▶ _Exercise prompt_: Repeat only the lines from the line containing "motor_cable();" through the line containing "bpy.data.objects.remove(obj)", both included, exactly as they stand.

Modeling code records
--------------------------------

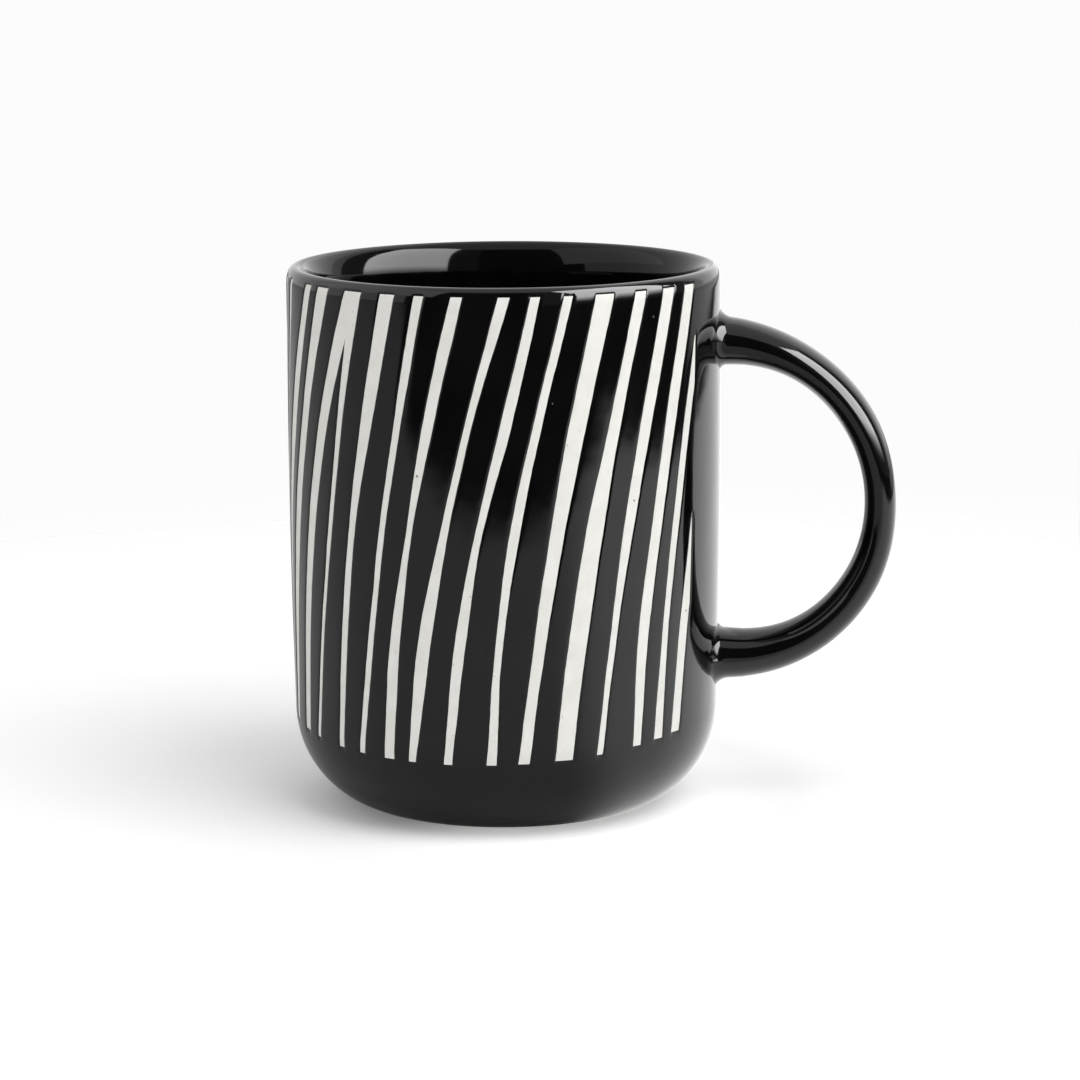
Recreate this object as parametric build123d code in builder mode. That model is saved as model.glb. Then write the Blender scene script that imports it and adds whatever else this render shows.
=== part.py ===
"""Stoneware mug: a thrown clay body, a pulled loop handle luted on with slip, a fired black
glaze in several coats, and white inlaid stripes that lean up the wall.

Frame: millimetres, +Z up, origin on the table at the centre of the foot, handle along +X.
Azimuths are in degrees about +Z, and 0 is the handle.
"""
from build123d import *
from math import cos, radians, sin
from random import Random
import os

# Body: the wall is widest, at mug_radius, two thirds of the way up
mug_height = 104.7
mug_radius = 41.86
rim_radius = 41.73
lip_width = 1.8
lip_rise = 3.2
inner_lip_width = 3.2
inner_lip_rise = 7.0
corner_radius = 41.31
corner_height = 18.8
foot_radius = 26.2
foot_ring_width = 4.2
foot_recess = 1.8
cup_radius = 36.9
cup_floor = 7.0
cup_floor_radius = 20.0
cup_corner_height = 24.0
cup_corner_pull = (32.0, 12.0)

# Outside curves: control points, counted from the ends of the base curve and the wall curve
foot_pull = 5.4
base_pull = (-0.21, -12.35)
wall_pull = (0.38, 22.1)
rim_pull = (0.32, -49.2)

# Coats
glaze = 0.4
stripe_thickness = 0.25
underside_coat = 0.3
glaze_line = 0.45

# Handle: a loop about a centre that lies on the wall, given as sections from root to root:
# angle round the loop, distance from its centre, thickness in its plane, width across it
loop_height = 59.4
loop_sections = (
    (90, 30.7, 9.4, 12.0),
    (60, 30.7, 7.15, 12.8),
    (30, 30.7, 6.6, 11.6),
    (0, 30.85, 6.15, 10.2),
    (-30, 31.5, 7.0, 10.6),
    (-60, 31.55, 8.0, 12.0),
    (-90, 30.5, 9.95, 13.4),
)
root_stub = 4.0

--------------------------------

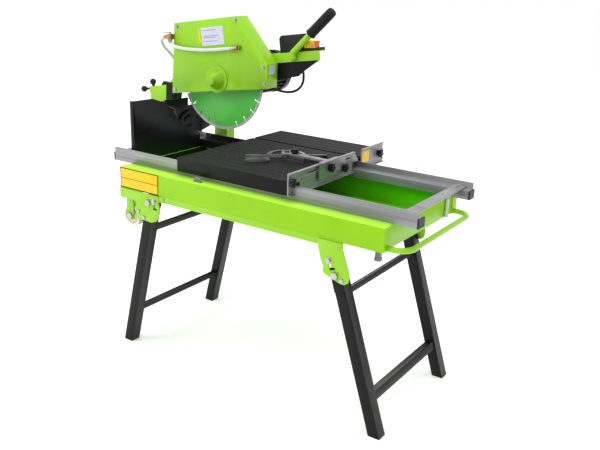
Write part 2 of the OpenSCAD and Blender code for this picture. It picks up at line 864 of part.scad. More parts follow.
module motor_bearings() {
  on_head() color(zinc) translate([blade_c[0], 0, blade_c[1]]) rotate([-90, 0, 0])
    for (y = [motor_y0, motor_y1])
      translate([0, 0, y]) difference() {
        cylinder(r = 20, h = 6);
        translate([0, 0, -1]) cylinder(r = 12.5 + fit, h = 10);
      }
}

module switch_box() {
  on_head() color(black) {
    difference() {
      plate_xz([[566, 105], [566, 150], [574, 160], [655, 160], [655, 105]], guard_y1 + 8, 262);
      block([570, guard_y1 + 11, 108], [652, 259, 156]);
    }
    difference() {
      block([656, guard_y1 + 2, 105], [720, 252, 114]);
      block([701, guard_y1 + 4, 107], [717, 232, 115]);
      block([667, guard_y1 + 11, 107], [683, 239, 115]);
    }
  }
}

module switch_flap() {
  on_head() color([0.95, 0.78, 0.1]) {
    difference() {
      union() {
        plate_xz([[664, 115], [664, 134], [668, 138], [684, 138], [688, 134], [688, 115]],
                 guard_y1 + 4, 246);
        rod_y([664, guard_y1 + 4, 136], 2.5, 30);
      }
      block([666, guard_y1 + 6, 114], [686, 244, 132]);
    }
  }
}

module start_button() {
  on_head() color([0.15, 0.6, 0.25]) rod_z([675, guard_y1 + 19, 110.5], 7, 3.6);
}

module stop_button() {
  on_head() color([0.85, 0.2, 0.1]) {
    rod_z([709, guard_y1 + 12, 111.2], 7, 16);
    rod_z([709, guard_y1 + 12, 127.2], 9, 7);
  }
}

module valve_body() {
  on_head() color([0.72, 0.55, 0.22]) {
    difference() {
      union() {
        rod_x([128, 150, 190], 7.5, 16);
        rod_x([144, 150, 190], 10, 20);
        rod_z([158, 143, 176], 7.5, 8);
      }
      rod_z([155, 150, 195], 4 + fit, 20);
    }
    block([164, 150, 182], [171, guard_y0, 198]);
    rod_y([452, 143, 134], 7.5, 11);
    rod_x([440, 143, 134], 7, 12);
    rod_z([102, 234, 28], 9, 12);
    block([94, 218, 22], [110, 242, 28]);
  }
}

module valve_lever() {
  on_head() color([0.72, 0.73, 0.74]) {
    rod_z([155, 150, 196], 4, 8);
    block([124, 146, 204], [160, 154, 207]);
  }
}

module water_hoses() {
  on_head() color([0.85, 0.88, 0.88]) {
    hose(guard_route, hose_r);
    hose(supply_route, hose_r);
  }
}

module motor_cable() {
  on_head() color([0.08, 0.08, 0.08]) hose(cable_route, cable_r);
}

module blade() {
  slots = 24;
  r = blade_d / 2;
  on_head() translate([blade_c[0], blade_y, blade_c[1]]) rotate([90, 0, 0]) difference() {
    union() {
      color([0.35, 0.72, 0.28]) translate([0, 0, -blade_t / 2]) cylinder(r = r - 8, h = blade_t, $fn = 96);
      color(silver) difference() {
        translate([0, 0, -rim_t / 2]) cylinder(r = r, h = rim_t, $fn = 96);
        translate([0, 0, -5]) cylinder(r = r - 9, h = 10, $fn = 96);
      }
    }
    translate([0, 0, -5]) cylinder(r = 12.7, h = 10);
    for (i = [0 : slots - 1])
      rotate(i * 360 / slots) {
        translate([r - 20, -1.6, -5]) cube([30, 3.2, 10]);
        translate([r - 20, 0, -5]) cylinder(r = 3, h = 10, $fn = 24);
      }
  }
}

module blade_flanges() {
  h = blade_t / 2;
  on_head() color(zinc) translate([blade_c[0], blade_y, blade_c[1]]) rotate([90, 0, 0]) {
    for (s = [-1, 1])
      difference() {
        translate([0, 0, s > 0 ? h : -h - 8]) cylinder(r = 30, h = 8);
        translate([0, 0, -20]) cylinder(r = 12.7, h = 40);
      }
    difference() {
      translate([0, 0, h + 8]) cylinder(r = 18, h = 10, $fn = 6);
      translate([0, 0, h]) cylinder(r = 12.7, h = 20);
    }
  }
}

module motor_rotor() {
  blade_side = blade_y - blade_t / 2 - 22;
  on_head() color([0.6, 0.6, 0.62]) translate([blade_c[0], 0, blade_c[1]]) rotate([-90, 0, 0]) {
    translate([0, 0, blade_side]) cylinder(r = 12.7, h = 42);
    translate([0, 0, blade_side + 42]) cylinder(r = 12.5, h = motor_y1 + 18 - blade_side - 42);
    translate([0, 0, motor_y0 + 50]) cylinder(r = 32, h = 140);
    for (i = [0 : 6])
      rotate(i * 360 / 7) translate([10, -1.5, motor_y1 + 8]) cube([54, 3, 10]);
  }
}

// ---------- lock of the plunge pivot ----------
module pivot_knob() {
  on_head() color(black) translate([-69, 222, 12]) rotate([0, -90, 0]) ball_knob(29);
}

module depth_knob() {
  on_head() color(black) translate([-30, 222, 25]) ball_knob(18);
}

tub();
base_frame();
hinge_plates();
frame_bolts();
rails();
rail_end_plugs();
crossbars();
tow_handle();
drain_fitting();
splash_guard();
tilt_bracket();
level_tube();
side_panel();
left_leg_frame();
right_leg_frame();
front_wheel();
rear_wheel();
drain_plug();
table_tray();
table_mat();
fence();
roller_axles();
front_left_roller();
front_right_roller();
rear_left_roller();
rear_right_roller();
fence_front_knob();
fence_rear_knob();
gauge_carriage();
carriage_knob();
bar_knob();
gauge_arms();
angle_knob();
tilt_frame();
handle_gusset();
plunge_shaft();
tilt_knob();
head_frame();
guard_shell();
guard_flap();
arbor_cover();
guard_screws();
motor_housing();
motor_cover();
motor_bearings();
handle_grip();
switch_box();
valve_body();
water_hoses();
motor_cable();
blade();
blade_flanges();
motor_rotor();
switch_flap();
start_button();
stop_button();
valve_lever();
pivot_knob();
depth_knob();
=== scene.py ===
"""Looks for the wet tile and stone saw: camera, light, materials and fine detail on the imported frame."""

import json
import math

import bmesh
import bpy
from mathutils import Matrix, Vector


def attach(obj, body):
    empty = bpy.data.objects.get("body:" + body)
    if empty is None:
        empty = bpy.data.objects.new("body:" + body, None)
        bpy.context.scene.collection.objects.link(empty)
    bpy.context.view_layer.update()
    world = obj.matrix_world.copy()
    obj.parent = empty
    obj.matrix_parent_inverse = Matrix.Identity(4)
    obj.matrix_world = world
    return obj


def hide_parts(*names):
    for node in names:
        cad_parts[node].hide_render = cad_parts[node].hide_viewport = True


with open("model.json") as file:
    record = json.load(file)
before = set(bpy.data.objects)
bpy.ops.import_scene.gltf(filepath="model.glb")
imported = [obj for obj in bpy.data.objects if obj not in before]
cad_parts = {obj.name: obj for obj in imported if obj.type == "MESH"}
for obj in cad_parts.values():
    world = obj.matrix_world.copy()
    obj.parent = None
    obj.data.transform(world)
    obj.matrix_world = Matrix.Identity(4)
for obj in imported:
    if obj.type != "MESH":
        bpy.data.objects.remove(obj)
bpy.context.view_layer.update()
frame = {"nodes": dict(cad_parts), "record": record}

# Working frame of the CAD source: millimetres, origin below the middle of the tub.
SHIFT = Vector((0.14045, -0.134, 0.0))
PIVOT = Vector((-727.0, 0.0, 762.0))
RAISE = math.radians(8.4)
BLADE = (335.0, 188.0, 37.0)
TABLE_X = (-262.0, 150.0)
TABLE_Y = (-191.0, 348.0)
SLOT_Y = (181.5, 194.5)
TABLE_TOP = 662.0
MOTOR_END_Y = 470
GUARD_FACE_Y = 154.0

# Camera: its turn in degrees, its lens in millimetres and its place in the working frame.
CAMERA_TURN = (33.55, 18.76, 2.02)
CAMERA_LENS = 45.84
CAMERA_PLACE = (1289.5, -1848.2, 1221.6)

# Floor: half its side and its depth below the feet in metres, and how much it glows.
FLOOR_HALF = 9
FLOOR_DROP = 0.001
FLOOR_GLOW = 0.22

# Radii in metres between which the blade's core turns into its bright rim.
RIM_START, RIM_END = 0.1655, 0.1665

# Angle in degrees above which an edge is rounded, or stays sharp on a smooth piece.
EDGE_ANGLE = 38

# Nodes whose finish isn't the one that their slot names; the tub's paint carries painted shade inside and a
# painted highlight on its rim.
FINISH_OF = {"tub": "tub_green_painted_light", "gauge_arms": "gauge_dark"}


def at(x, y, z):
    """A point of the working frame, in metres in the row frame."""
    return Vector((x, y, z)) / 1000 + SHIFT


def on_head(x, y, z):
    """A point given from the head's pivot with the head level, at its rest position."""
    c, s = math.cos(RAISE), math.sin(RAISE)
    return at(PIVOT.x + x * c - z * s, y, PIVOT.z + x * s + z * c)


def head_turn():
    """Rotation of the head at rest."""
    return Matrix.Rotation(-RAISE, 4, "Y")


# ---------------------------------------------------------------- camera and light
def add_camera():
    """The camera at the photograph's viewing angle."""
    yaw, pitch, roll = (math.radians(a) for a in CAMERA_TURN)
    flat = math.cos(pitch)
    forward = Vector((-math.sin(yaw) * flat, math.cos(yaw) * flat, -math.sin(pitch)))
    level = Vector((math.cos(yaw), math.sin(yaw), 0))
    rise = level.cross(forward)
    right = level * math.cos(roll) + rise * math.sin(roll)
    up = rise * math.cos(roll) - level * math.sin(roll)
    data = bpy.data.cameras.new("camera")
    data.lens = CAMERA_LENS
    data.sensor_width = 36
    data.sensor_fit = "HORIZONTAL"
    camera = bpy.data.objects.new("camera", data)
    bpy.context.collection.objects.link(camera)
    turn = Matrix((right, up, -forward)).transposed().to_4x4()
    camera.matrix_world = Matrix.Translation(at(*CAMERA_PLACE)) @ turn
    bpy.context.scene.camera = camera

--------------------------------

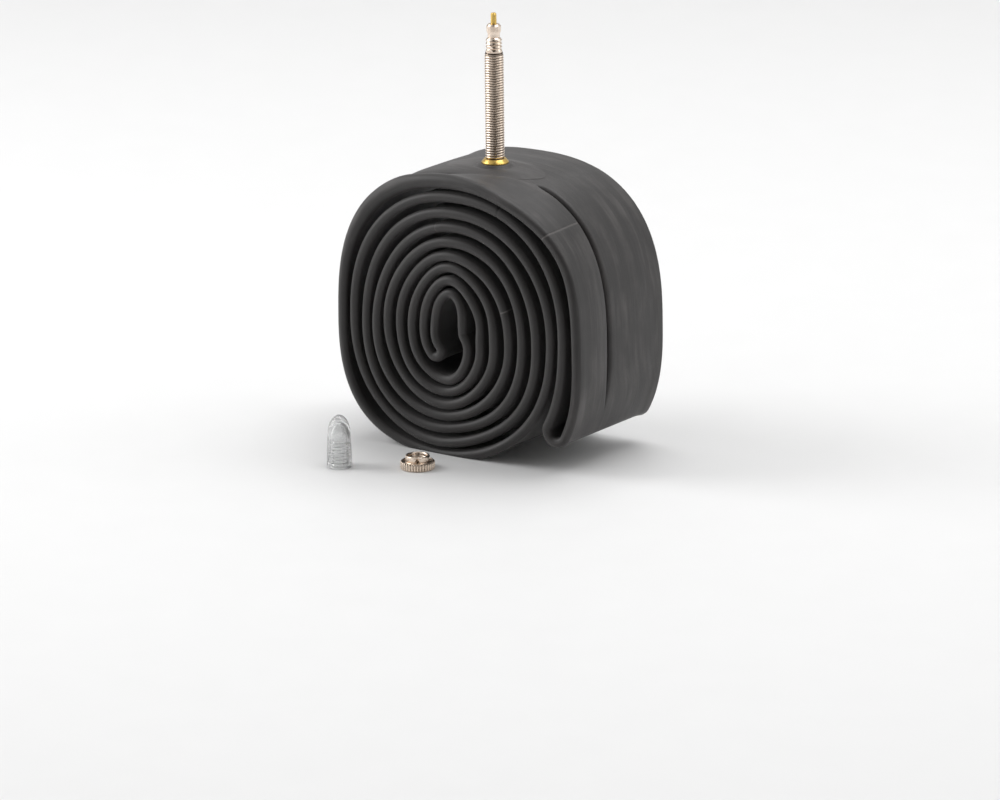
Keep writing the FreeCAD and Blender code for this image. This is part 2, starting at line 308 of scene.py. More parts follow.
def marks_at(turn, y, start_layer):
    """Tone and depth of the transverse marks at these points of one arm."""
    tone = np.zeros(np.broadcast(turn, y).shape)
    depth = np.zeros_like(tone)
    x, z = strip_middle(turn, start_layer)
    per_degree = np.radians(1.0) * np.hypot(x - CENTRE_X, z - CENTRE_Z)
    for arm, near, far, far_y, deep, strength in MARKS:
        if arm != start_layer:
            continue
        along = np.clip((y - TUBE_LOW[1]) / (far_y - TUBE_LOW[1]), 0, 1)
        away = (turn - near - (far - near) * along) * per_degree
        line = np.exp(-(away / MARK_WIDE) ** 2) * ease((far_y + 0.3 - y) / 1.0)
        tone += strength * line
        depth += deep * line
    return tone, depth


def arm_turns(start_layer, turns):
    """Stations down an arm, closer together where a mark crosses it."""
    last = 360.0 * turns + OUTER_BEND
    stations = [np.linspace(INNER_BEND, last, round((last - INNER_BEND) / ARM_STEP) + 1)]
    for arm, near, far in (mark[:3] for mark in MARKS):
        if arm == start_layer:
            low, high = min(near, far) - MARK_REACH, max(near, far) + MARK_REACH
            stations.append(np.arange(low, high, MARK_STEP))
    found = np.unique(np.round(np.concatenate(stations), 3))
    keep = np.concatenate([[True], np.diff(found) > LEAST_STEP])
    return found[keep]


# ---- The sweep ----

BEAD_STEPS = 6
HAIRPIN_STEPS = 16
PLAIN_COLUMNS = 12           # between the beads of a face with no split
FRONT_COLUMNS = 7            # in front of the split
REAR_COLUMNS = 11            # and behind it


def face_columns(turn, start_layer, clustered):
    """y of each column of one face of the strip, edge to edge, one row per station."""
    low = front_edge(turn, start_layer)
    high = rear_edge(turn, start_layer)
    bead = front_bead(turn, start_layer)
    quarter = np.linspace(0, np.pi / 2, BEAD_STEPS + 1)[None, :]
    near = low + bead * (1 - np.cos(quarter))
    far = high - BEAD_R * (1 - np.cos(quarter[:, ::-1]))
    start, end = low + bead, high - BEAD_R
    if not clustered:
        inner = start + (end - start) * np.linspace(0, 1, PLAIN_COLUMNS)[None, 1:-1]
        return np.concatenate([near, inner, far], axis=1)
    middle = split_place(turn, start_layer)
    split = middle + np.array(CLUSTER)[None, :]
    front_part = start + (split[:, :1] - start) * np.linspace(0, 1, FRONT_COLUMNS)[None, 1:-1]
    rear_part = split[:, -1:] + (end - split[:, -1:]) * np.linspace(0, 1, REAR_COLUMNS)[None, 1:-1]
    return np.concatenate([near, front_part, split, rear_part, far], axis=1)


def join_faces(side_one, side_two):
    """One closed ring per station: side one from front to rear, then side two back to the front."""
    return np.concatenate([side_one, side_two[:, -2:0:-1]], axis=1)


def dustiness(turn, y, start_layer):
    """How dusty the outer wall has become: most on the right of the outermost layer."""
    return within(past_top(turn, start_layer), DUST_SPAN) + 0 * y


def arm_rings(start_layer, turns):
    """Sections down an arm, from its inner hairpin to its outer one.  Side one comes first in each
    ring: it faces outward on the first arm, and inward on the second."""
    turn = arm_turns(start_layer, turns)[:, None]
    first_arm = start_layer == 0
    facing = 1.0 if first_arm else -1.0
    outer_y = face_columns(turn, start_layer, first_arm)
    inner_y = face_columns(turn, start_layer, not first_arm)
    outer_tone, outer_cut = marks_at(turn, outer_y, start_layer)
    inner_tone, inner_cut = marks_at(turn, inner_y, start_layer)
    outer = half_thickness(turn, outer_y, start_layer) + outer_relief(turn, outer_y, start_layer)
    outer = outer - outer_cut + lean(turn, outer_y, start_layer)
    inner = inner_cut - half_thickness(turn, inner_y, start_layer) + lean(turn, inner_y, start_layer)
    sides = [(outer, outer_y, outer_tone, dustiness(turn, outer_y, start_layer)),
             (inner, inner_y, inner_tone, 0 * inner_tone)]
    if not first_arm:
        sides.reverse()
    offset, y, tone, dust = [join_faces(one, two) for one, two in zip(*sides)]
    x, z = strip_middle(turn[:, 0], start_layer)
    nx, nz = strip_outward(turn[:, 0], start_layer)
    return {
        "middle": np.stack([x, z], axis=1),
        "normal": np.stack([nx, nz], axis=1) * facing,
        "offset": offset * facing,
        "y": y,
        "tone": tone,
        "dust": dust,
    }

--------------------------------

▶ _Written solution_:
motor_cable();
blade();
blade_flanges();
motor_rotor();
switch_flap();
start_button();
stop_button();
valve_lever();
pivot_knob();
depth_knob();
=== scene.py ===
"""Looks for the wet tile and stone saw: camera, light, materials and fine detail on the imported frame."""

import json
import math

import bmesh
import bpy
from mathutils import Matrix, Vector


def attach(obj, body):
    empty = bpy.data.objects.get("body:" + body)
    if empty is None:
        empty = bpy.data.objects.new("body:" + body, None)
        bpy.context.scene.collection.objects.link(empty)
    bpy.context.view_layer.update()
    world = obj.matrix_world.copy()
    obj.parent = empty
    obj.matrix_parent_inverse = Matrix.Identity(4)
    obj.matrix_world = world
    return obj


def hide_parts(*names):
    for node in names:
        cad_parts[node].hide_render = cad_parts[node].hide_viewport = True


with open("model.json") as file:
    record = json.load(file)
before = set(bpy.data.objects)
bpy.ops.import_scene.gltf(filepath="model.glb")
imported = [obj for obj in bpy.data.objects if obj not in before]
cad_parts = {obj.name: obj for obj in imported if obj.type == "MESH"}
for obj in cad_parts.values():
    world = obj.matrix_world.copy()
    obj.parent = None
    obj.data.transform(world)
    obj.matrix_world = Matrix.Identity(4)
for obj in imported:
    if obj.type != "MESH":
        bpy.data.objects.remove(obj)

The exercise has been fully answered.